We cling to false comparisons between the fall of Kabul and the fall of Saigon. By any military assessment, these two events are precisely the same — they are defeats.
The critical problem is that when America quits ‘foreign soil,’ in victory or in defeat, those souls who signed up for America’s team suddenly find themselves hostages to dangerous forces hostile to America. There is no safe haven. No embassy roof with idling Hueys. No relief from betrayal. The harsh reality of a nation quitting its presence, rationalizing its withdrawal, vacating the appeal, lingers and pervades the livelihoods of the citizens.
We have invested in an area of the world and we seek bringing the ‘note of democracy due.‘ Is this how it works?

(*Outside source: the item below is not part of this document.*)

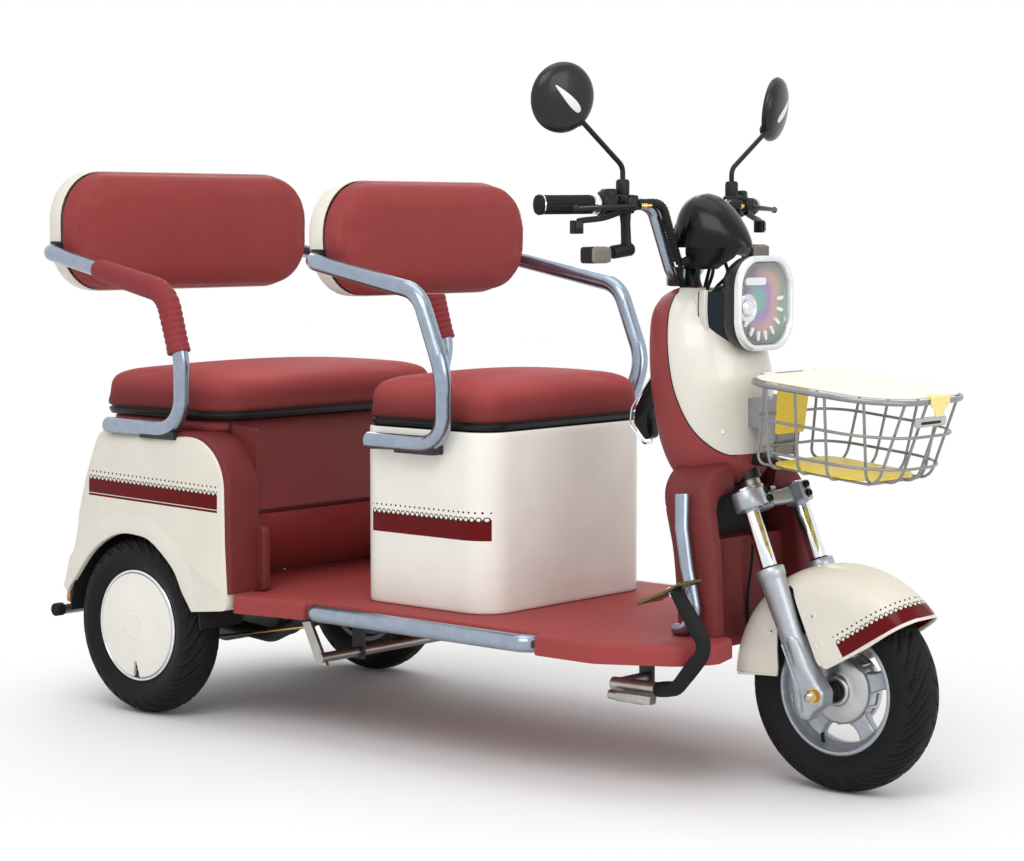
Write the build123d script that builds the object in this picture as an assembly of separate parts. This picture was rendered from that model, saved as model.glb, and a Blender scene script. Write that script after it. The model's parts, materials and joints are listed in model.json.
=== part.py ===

A generation away lies the “city on the hill?” Markets will remain open for the benefit of all?
Is this how it works?
Our allies in this fight portray the awkward silence of betrayal. America is wealthy, America is a military power. America is defeated.
In this area of the world lies the detritus of empires: where imperial adventures, ‘experiments at nation-building,’ were defeated: England, Russia, America. America is left without an embassy, without a presence, temporarily with only an airport, economic sanctions and a chastened counter-intelligence network. And 20,000 “hostages.” Certainly more. A handful is enough disgrace. Is this how it works?
Our foes have not only gained territory; our foes have gained the weapons we left behind. The metaphor(s) of hostage-taking is painfully real: today’s killing tools are tomorrow’s killing fields.
We have surrendered to militarism. We are hostages now.